My spray and pray tactic did succeed eventually. That is, it succeeded in quickly using up my Gatling gun ammo. Thankfully I kept rifles and a shotty in my arsenal so used them to try and hold the Deathclaw at bay. Dogmeat, too, took turns wounding it (top). I did feel bad when he crossed my line of Gatling gun fire, but thankfully he heals fairly quickly. In the end, my Power Armor was worse for wear, but we did outlast it.
So far I've greatly enjoyed adventuring in the wasteland again. The successful formula of Fallout 3 has been revived with a new story, setting and characters, and improved gameplay especially shooting and crafting. Building settlements is a new feature that helps broaden player options for interaction with this iconic game world, and one that I tested for a brief spell.
When at a settlement, where players can craft, concoct and otherwise upgrade items in their inventory, the option to build will be available. This allows players to move objects, destroy objects (into their component parts), or create and place objects such as furniture, equipment, fences, walls, doors, roofs or entire structures. Some, such as beds, even function to improve morale.
I have to say it's addictive to tidy up the space for your new friends, especially when they are quick to use items like chairs (I even see them tending gardens, which likewise can be created). They also set about working on the settlement, including hammering and crafting, though I don't believe there is a practical impact to such endeavors.
The tool kit is accessible and intuitive, though takes some experimentation. For example, moving a structure within the same space can be problematic if you've already placed other items like doors, as they don't automatically move with the structure and can then block its placement. Also, if used to storing items in a toolbox, know that you can't move it, only destroy it, in which case I don't know if the stored items disappear.

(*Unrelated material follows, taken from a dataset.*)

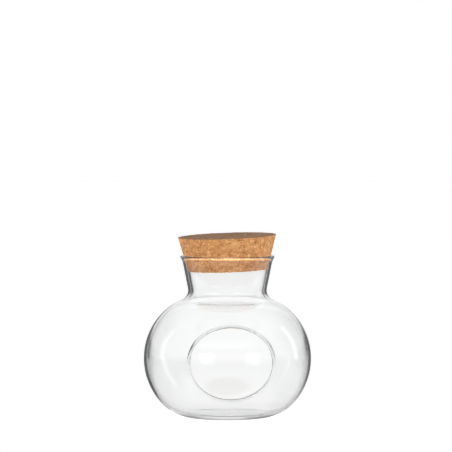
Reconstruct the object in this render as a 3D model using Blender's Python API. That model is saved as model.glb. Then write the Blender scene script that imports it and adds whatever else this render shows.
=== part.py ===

That raises another issue, namely, that you can store items in a toolbox or at a workbench, but I don't think these storage options are the same as I believe their inventories vary. I could be mistaken, but that's one matter I'm unclear on. I also confused settlement building with the kind of castle-defense base mode in Metal Gear Solid V: The Phantom Pain and worried about online attack!
I did calm down when I realized my mistake, but another source of angst is whether to break down objects like collapsed homes, derelict cars, burned out beds or other furniture, etc. These all provide a keen sense of atmosphere and their absence detracts from that, but players do score a lot of materials for upgrading other items in their inventory or for building their settlement.
In the end, the settlement option is a nice addition to an already deep game and one that, at least six or so hours in, provides a nice and entertaining addition to the franchise. Even as a stand alone experience, gamers will enjoy the well crafted setting and deep gameplay that offers hours of exploration and action in a memorable open world adventure.